### PROBLEM DETAILS
What follows is a block of records; restate each one word for word.

(Records with modeling code)
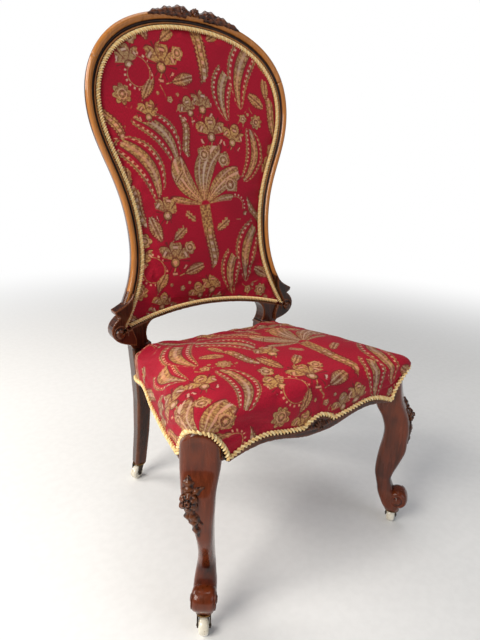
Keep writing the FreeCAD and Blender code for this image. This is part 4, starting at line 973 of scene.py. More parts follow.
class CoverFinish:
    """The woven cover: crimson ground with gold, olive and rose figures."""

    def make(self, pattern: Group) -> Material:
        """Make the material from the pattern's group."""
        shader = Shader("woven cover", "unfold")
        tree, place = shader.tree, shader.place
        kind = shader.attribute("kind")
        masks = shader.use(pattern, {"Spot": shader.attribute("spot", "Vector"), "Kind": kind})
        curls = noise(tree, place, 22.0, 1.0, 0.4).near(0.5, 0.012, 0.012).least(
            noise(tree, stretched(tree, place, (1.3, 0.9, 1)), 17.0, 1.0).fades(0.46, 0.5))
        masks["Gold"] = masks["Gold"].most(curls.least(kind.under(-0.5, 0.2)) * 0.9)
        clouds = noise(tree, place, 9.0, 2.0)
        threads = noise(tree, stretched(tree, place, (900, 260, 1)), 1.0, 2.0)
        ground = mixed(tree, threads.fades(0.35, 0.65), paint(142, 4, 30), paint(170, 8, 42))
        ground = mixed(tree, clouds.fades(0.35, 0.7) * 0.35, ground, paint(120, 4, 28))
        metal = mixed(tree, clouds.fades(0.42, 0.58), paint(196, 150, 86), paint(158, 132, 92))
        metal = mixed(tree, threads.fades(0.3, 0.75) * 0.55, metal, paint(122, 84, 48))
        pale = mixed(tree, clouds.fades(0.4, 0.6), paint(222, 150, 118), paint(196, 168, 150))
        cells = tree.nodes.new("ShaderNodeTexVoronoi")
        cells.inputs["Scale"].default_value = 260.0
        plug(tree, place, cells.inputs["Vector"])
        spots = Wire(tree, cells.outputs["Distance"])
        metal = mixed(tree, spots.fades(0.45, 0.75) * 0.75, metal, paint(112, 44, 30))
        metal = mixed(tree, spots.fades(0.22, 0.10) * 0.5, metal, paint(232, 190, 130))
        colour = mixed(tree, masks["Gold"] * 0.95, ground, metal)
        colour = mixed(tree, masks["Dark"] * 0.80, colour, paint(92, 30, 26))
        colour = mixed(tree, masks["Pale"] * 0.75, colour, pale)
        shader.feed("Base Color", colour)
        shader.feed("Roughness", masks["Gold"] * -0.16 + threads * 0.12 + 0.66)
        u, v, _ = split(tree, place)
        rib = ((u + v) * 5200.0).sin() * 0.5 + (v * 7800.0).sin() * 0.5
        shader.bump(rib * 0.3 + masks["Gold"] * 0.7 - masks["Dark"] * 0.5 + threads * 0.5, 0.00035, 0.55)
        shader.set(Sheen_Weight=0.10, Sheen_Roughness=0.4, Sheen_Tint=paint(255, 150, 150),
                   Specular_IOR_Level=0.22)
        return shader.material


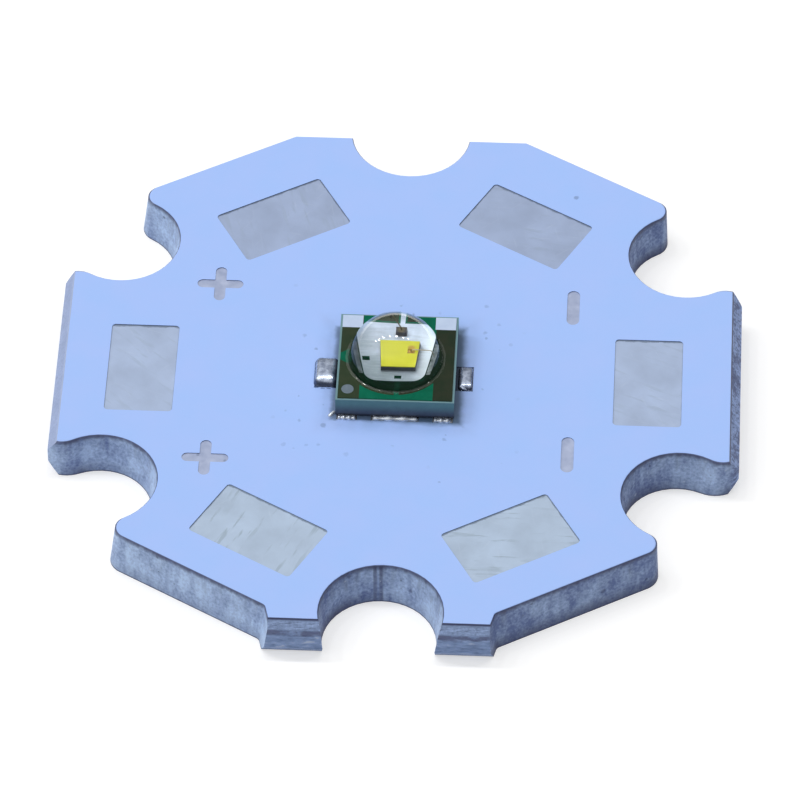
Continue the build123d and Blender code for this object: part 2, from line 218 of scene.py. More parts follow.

### ANSWER FOR THIS EXERCISE
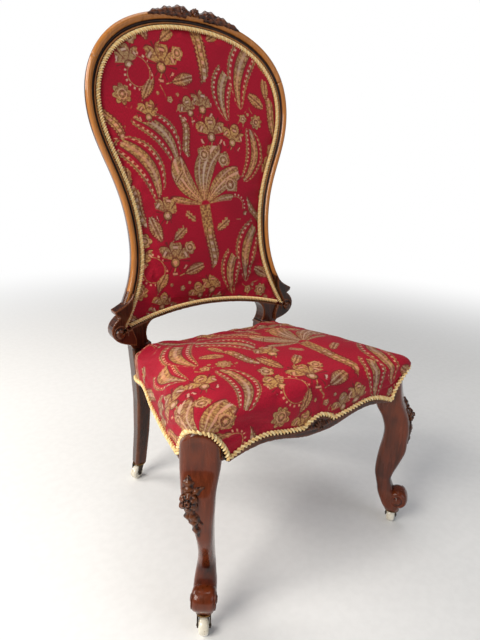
Keep writing the FreeCAD and Blender code for this image. This is part 4, starting at line 973 of scene.py. More parts follow.
class CoverFinish:
    """The woven cover: crimson ground with gold, olive and rose figures."""

    def make(self, pattern: Group) -> Material:
        """Make the material from the pattern's group."""
        shader = Shader("woven cover", "unfold")
        tree, place = shader.tree, shader.place
        kind = shader.attribute("kind")
        masks = shader.use(pattern, {"Spot": shader.attribute("spot", "Vector"), "Kind": kind})
        curls = noise(tree, place, 22.0, 1.0, 0.4).near(0.5, 0.012, 0.012).least(
            noise(tree, stretched(tree, place, (1.3, 0.9, 1)), 17.0, 1.0).fades(0.46, 0.5))
        masks["Gold"] = masks["Gold"].most(curls.least(kind.under(-0.5, 0.2)) * 0.9)
        clouds = noise(tree, place, 9.0, 2.0)
        threads = noise(tree, stretched(tree, place, (900, 260, 1)), 1.0, 2.0)
        ground = mixed(tree, threads.fades(0.35, 0.65), paint(142, 4, 30), paint(170, 8, 42))
        ground = mixed(tree, clouds.fades(0.35, 0.7) * 0.35, ground, paint(120, 4, 28))
        metal = mixed(tree, clouds.fades(0.42, 0.58), paint(196, 150, 86), paint(158, 132, 92))
        metal = mixed(tree, threads.fades(0.3, 0.75) * 0.55, metal, paint(122, 84, 48))
        pale = mixed(tree, clouds.fades(0.4, 0.6), paint(222, 150, 118), paint(196, 168, 150))
        cells = tree.nodes.new("ShaderNodeTexVoronoi")
        cells.inputs["Scale"].default_value = 260.0
        plug(tree, place, cells.inputs["Vector"])
        spots = Wire(tree, cells.outputs["Distance"])
        metal = mixed(tree, spots.fades(0.45, 0.75) * 0.75, metal, paint(112, 44, 30))
        metal = mixed(tree, spots.fades(0.22, 0.10) * 0.5, metal, paint(232, 190, 130))
        colour = mixed(tree, masks["Gold"] * 0.95, ground, metal)
        colour = mixed(tree, masks["Dark"] * 0.80, colour, paint(92, 30, 26))
        colour = mixed(tree, masks["Pale"] * 0.75, colour, pale)
        shader.feed("Base Color", colour)
        shader.feed("Roughness", masks["Gold"] * -0.16 + threads * 0.12 + 0.66)
        u, v, _ = split(tree, place)
        rib = ((u + v) * 5200.0).sin() * 0.5 + (v * 7800.0).sin() * 0.5
        shader.bump(rib * 0.3 + masks["Gold"] * 0.7 - masks["Dark"] * 0.5 + threads * 0.5, 0.00035, 0.55)
        shader.set(Sheen_Weight=0.10, Sheen_Roughness=0.4, Sheen_Tint=paint(255, 150, 150),
                   Specular_IOR_Level=0.22)
        return shader.material


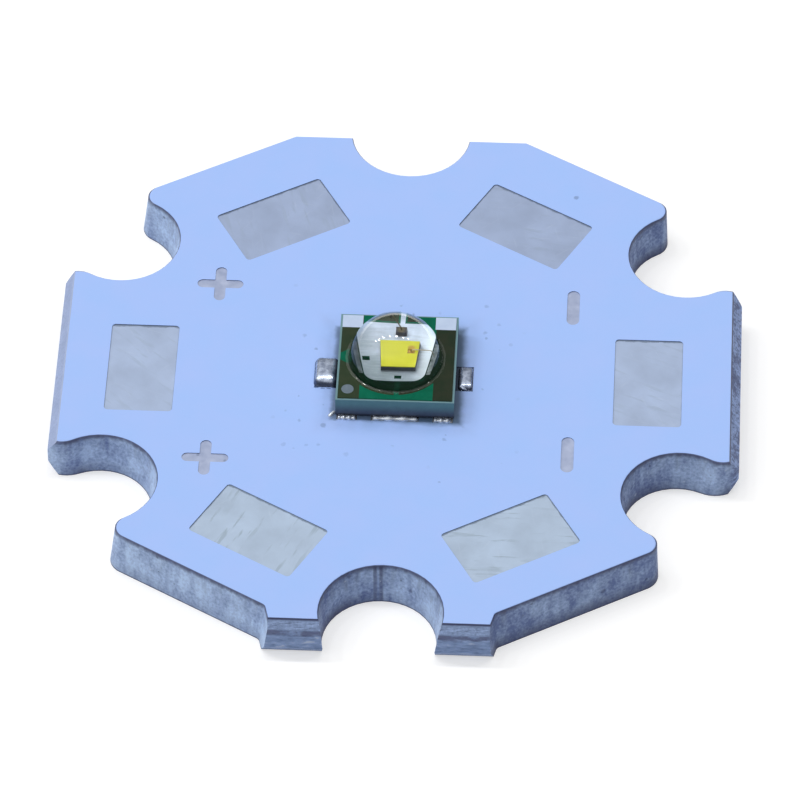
Continue the build123d and Blender code for this object: part 2, from line 218 of scene.py. More parts follow.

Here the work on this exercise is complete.